Sure enough, on his rear-bumper, “Bush-Cheney ‘04.”

  • “Plasma-babies” are what my loudmouthed macho brother-in-Boston calls all high-definition wide/flat-screen TVs. Other technologies beside plasma are available, but he calls them all “plasma-babies.”
  • “Mighty Weggers” is Wegmans, a large supermarket-chain based in Rochester we often buy groceries at. They have a store in Canandaigua.
  • “5&20” is the main east-west road through our area; State Route 5 and U.S. Route 20, both on the same road. 5&20 is just south of where we live.
  • The “mighty Mezz” is the Canandaigua Daily-Messenger newspaper, from where I retired over two years ago. Best job I ever had.
  • “George A. Palmer” was the founder of the Morning-Cheer Christian radio broadcast; popular in the Philadelphia area in the ‘50s. His radio theme-song was the hymn “Jesus Never Fails,” which starts “Earthly friends may prove untrue.......” He was fat, ornery and difficult. He also founded Sandy Hill, a Christian Boys camp in northeastern Maryland I frequently attended, and was on the staff of. (He also founded a Girls camp, a camp for teenagers, and a conference-ground for adults. —Everything but the camp for teenagers was on Chesapeake Bay; which meant great canoeing.)

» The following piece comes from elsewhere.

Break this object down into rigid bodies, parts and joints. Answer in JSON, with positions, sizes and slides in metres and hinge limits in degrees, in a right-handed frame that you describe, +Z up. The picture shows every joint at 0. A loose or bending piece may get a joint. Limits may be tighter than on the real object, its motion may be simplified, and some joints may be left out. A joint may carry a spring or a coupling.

  • An “intimidator” is a tailgater, named after Dale Earnhardt, deceased, the so-called “intimidator” of NASCAR fame, who used to tailgate race-leaders and bump them at speed until they let him pass.

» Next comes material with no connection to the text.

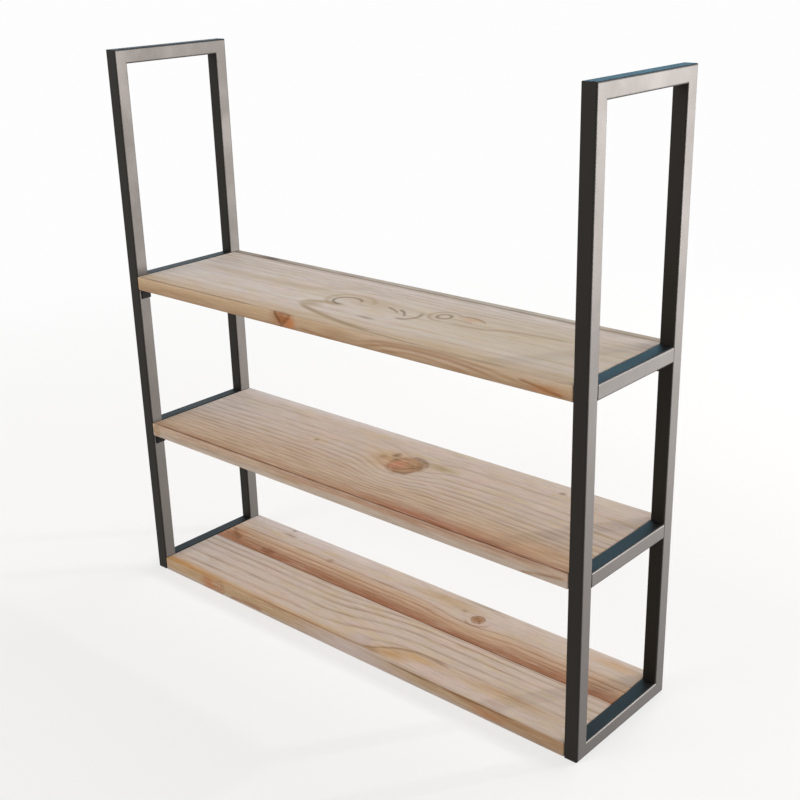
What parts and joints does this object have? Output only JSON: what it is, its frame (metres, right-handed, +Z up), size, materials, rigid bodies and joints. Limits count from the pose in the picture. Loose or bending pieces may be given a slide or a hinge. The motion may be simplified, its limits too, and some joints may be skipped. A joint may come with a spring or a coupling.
{
  "type": "niche shelf",
  "caption": "Free-standing open shelf with ladder-shaped steel tube side frames and softwood boards screwed down on small brackets between them.",
  "frame": {"origin": "on the floor, in the middle of the shelf's footprint", "axes": "+Z up, +Y to the rear, +X along the boards to the right as seen from the front"},
  "size_m": [1, 0.25, 1],
  "materials": {
    "frame_steel": "satin black paint on welded tube",
    "bracket_steel": "matt black paint",
    "screw_steel": "zinc plated",
    "top_board_pine": "pale planed softwood, matt oil",
    "rear_strip_pine": "darker planed softwood, matt oil",
    "middle_board_pine": "pale planed softwood, matt oil",
    "front_plank_pine": "pale planed softwood, matt oil",
    "rear_plank_pine": "reddish planed softwood, matt oil"
  },
  "bodies": {
    "root": {"left_front_post": "frame_steel", "left_rear_post": "frame_steel", "left_top_rail": "frame_steel", "left_bottom_rail": "frame_steel", "left_upper_rung": "frame_steel", "left_lower_rung": "frame_steel", "right_front_post": "frame_steel", "right_rear_post": "frame_steel", "right_top_rail": "frame_steel", "right_bottom_rail": "frame_steel", "right_upper_rung": "frame_steel", "right_lower_rung": "frame_steel", "top_board_wide_plank": "top_board_pine", "top_board_rear_strip": "rear_strip_pine", "middle_board": "middle_board_pine", "bottom_board_front_plank": "front_plank_pine", "bottom_board_rear_plank": "rear_plank_pine", "top_left_front_bracket": "bracket_steel", "top_left_rear_bracket": "bracket_steel", "top_right_front_bracket": "bracket_steel", "top_right_rear_bracket": "bracket_steel", "middle_left_front_bracket": "bracket_steel", "middle_left_rear_bracket": "bracket_steel", "middle_right_front_bracket": "bracket_steel", "middle_right_rear_bracket": "bracket_steel", "bottom_left_front_bracket": "bracket_steel", "bottom_left_rear_bracket": "bracket_steel", "bottom_right_front_bracket": "bracket_steel", "bottom_right_rear_bracket": "bracket_steel", "top_board_screws": "screw_steel", "middle_board_screws": "screw_steel", "bottom_board_screws": "screw_steel"}
  },
  "joints": []
}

  • Right after retirement, I was a patient at “Lake Country Physical Therapy” in Canandaigua.
  • RE: “Exhaust cannons.........” —About six years ago, the standard fitment for motorcycle exhaust was large cannon-shaped mufflers mounted beside the rear tire. Now it’s more often under the seat, to allow a motorcycle to be tilted even farther into a turn.
  • “Bush-Cheney ‘04” is a Bush-Cheney 2004 bumper-sticker for reelection. All insane traffic-moves seem to involve Bush-supporters. They seem to think they have the right.